Banks

Expansion of SAL utilization: for better or worse?

 

  • PMK 88/2024 could add liquidity for the SOE banks, but with a CoF of c. 4.8%, we do not see it as plausible for the banks currently.
  • On the other hand, the SAL loans can add competition as other non-bank SOE could get a lower rate from SAL compared to bank loans.
  • BMRI and BBNI could be the biggest losers from SAL competition, while BBRI and BBTN could see potential benefits.  

 

PMMK No 88/2024: Expanding the SAL utilization

PMK No. 88/2024 expands the scope of surplus budget fund utilization (SAL), allowing state-owned enterprises (BUMN), regional state-owned enterprises (BUMD), and local governments to access these funds for liquidity needs associated with national initiatives.

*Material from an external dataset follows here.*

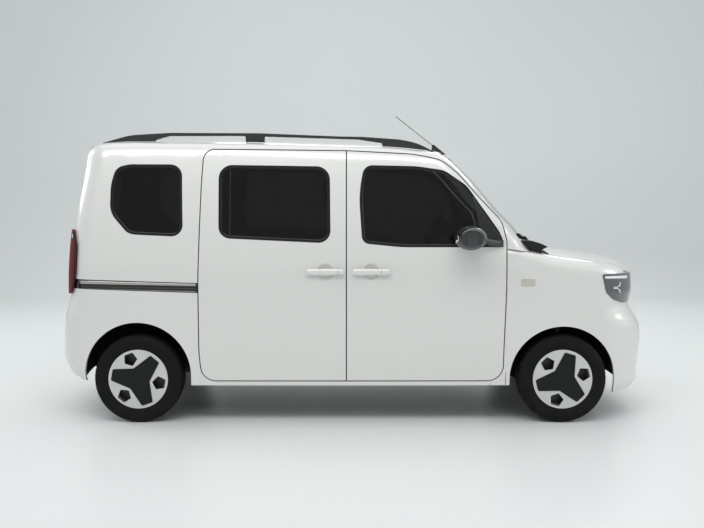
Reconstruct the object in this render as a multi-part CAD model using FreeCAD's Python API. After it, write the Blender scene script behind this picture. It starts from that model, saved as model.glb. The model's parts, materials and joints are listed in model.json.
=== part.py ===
import FreeCAD, Part
import bisect
import math
import os

# Small five-door van of the kei class, standing on its four wheels.
# X points to the front, Y to the left and Z up. The floor is Z = 0, and X = 0 is
# the middle of the overall length. All lengths are in millimetres.

# Driving sizes of the whole car
WHEELBASE = 2360.0
FRONT_OVERHANG = 547.5
REAR_OVERHANG = 487.5
BODY_WIDTH = 1475.0
BODY_HEIGHT = 1592.0
TRACK = 1290.0

# Wheels and tyres
TYRE_DIAMETER = 492.0
TYRE_WIDTH = 145.0
TYRE_SHOULDER = 22.0
BEAD_RADIUS = 152.0
RIM_WIDTH = 122.0
RIM_WALL = 8.0
RIM_FLANGE = 9.0
DISC_THICKNESS = 10.0
HUB_RADIUS = 46.0
AXLE_PIN_RADIUS = 15.0
PIN_CLEARANCE = 0.06
COVER_RADIUS = 165.0
COVER_THICKNESS = 4.0
COVER_DOME = 9.0
BLADE_HEIGHT = 3.0
BLADE_COUNT = 3

# Body panels
DOOR_THICKNESS = 60.0
ROOF_THICKNESS = 30.0
BONNET_THICKNESS = 22.0
FENDER_THICKNESS = 18.0
BUMPER_THICKNESS = 26.0
TAILGATE_THICKNESS = 46.0
GLASS_THICKNESS = 5.0
GLASS_INSET = 4.0
LAMP_DEPTH = 34.0
LAMP_PROUD = 3.0
TAIL_LAMP_PROUD = 13.0
SHUT_GAP = 6.0
SEAT_GAP = 0.3
PANEL_SEAM = 0.3
OVERRUN = 60.0

# Roundings between the body's surfaces
ROOF_EDGE_RADIUS = 55.0
PILLAR_RADIUS = 40.0
REAR_CORNER_RADIUS = 110.0
NOSE_CORNER_RADIUS = 180.0
BONNET_EDGE_RADIUS = 60.0
COWL_EDGE_RADIUS = 12.0
ROOF_CROWN = 50.0
BONNET_CROWN = 24.0
SCREEN_BOW = 130.0
REAR_BOW = 75.0
FRONT_BOW = 135.0
SCREEN_RAKE_SHARE = 0.72

# Heights
SILL_BOTTOM_Z = 213.0
DOOR_BOTTOM_Z = 238.0
DOOR_TOP_Z = 1513.0
FLOOR_TOP_Z = 400.0
FLOOR_THICKNESS = 40.0

# Places along the car that follow the axles
ARCH_RADIUS = 296.0
REAR_ARCH_RISE = 22.0
FRONT_DOOR_WEB = 23.0
REAR_DOOR_WEB = 45.0
PILLAR_SHARE = 0.4907

# Steering
KINGPIN_INSET = 110.0
STEER_PIN_RADIUS = 20.0

# Worked out from the sizes above
LENGTH = REAR_OVERHANG + WHEELBASE + FRONT_OVERHANG
FRONT_END_X = LENGTH / 2
REAR_END_X = -LENGTH / 2
FRONT_AXLE_X = FRONT_END_X - FRONT_OVERHANG
REAR_AXLE_X = REAR_END_X + REAR_OVERHANG
HALF_WIDTH = BODY_WIDTH / 2
WHEEL_Y = TRACK / 2
TYRE_RADIUS = TYRE_DIAMETER / 2
AXLE_Z = TYRE_RADIUS
PILLAR_X = REAR_AXLE_X + PILLAR_SHARE * WHEELBASE
DOOR_FRONT_X = FRONT_AXLE_X - ARCH_RADIUS - FRONT_DOOR_WEB
SLIDE_REAR_X = REAR_AXLE_X + ARCH_RADIUS + REAR_DOOR_WEB

# The body's curves. A place along the car is a station share: -1 is the rear
# end, 0 the rear axle, 1 the front axle and 2 the front end. A height is a
# share of the body's height, and a half width a share of half the width.
ROOF_SHARES = [
    (-0.841, 0.980), (-0.615, 0.986), (-0.451, 0.9937), (-0.119, 1.0),
    (0.070, 0.9994), (0.2725, 0.9962), (0.475, 0.9868), (0.5754, 0.9818),
    (0.6996, 0.9648), (0.7487, 0.9529), (0.894, 0.911)]
SCREEN_SHARES = [
    (0.550, 0.985), (0.600, 0.9619), (0.6363, 0.9415), (0.6765, 0.9203),
    (0.748, 0.8737), (0.8467, 0.8161), (0.9001, 0.7797), (0.9454, 0.7458),
    (0.980, 0.7161), (1.036, 0.661)]
REAR_SHARES = [
    (0.140, -0.79), (0.167, -0.903), (0.208, -0.98), (0.232, -1.0),
    (0.366, -0.98), (0.402, -0.948), (0.447, -0.913), (0.5025, -0.909),
    (0.600, -0.890), (0.694, -0.853), (0.780, -0.804), (0.836, -0.763),
    (0.896, -0.724), (0.9466, -0.7056), (0.9717, -0.693), (1.005, -0.667)]
FRONT_SHARES = [
    (0.086, 1.751), (0.1005, 1.877), (0.143, 1.975), (0.1796, 1.972),
    (0.2217, 1.988), (0.2707, 2.0), (0.3229, 1.994), (0.3555, 1.957),
    (0.388, 1.895), (0.4133, 1.869), (0.461, 1.891), (0.515, 1.884),
    (0.540, 1.862), (0.565, 1.822)]
BONNET_SHARES = [
    (0.894, 0.6187), (0.9335, 0.6074), (0.9814, 0.5936), (1.221, 0.5791),
    (1.3945, 0.5704), (1.5315, 0.5641), (1.714, 0.5553), (1.895, 0.5452),
    (2.04, 0.535)]
SECTION_SHARES = [
    (0.126, 0.979), (0.188, 0.986), (0.314, 0.996), (0.477, 1.0),
    (0.553, 1.0), (0.603, 0.993), (0.691, 0.975), (0.8166, 0.935),
    (0.911, 0.895), (0.950, 0.873), (1.0, 0.842)]
PLAN_SHARES = [
    (-1.0, 0.045), (-0.5, 0.022), (0.0, 0.008), (0.35, 0.0), (0.6, 0.0),
    (0.85, 0.008), (1.0, 0.020), (1.4, 0.048), (2.0, 0.105)]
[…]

Borrowers are required to provide guarantees, which could be either: 1) deposits amounting to at least 102% of the loan value plus interest, or 2) government bonds (SBN) amounting to at least 120% of the loan value plus interest. In our view, this regulation presents two primary risks for Indonesian banks. However, which one will prevail?

 

Indonesian banks could pledge their assets as collateral

SOE banks could benefit as they could add more liquidity from the SAL by using their deposits or SBN as collateral while ensuring the loan disbursement aligns with the government program, i.e., micro loans, subsidized housing program, etc. However, we note that the SAL loans come with interest as stipulated in the regulation. The interest rate for these loans will be set to be at least equal to the rate that the government receives from its placements in BI. We found that government rupiah placements in BI receive 80.476% of the benchmark rate, which is equal to c. 4.8% currently. With such a rate, we believe this is not compelling as BBRI, BMRI, and BBNI CoFs were at 3.7%, 2.8%, and 3.2% in 10M24. BBTN could see some use with its CoF of 4.9%, but we do not find it plausible at the current government FLPP scheme rate of 5%.

 

Competition to lending yield from SOE counterparts

Based on the regulation, non-SOE banks could potentially obtain SAL loans by pledging their deposits or SBN. With a rate of c. 4.8%, this could pressure the bank’s lending yield, which currently stands at c. 7%. Among the SOE banks, we think BMRI and BBNI will be the most impacted by the SAL competition. As of 9M24, BMRI’s and BBNI’s loans to related parties amounted to Rp274tr and Rp137tr, respectively, which are higher than BBRI’s Rp90tr. Our economist estimates the current SAL budget at Rp300tr, which is at c. 4% of total industry loan.

 

Maintain Overweight, with BBCA remaining as our top pick

We believe BBRI and BTPS will be the least impacted by the downside risk from SAL loan yield competition as their core businesses are in micro loans. However, currently, BBRI is shifting towards corporate as it slows down its micro loan disbursement, which could put the bank at risk in the near term. In the long term, BBRI could see some use of the SAL loan with its high-yield micro loans. BMRI and BBNI could be negatively impacted, while BBTN could see potential upside if the FLPP scheme rate can be adjusted higher.